For example, a forensic examiner may testify that a video was extracted from the accused’s phone in a forensically sound manner and that the file presented in court matches the recovered file. A victim or witness may identify the child, the place, the accused’s voice, or the circumstances shown in the video. These layers of authentication reinforce one another.
X. Best evidence and the original-versus-copy issue
In digital evidence, the old intuition that only a physical “original” counts is often too crude. A file may exist identically across storage media. What matters is whether the proponent can show that the file presented is an accurate and reliable representation of the data seized or recovered.
Still, the prosecution should be prepared to explain:
- where the file came from;
- whether it is the original file on the source device or a forensic duplicate;
- whether it was converted, exported, clipped, or reformatted;
- whether any changes occurred in handling;
- why the court should trust that it accurately represents the underlying data.
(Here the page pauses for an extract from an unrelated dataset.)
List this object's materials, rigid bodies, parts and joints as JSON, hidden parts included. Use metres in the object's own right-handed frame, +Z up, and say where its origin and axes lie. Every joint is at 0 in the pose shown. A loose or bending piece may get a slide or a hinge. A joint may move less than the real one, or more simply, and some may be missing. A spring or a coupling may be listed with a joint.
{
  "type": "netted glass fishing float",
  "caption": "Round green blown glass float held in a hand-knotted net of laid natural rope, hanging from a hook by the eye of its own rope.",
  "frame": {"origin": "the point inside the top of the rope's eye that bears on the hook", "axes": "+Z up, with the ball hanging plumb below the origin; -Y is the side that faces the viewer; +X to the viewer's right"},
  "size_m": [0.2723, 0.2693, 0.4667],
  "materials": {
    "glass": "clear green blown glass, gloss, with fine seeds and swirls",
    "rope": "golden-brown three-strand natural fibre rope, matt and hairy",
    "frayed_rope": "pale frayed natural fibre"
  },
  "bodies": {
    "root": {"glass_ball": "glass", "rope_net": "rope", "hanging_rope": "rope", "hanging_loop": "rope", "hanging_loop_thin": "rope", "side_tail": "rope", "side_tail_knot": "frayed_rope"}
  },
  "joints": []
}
The defense may exploit any uncertainty here, especially where screenshots or edited clips are used instead of the full forensic recovery.
XI. Metadata and surrounding electronic traces
In child sexual exploitation prosecutions, the video file often does not stand alone. Metadata and surrounding traces can be just as important. These may include:
- creation and modification timestamps;
- file path and folder names;
- user account names;
- device identifiers;
- messaging-app records;
- IP logs;
- payment records tied to abuse events;
- geolocation data, where available and lawfully obtained;
- platform notifications or moderation alerts;
- deleted-file remnants;
- browser history;
- webcam or streaming software artifacts.
Such material helps show who created, possessed, transmitted, sold, or accessed the exploitative content. It can also rebut common defenses such as denial of ownership, claims that the file was automatically downloaded without knowledge, or arguments that the accused had no control over the account or device.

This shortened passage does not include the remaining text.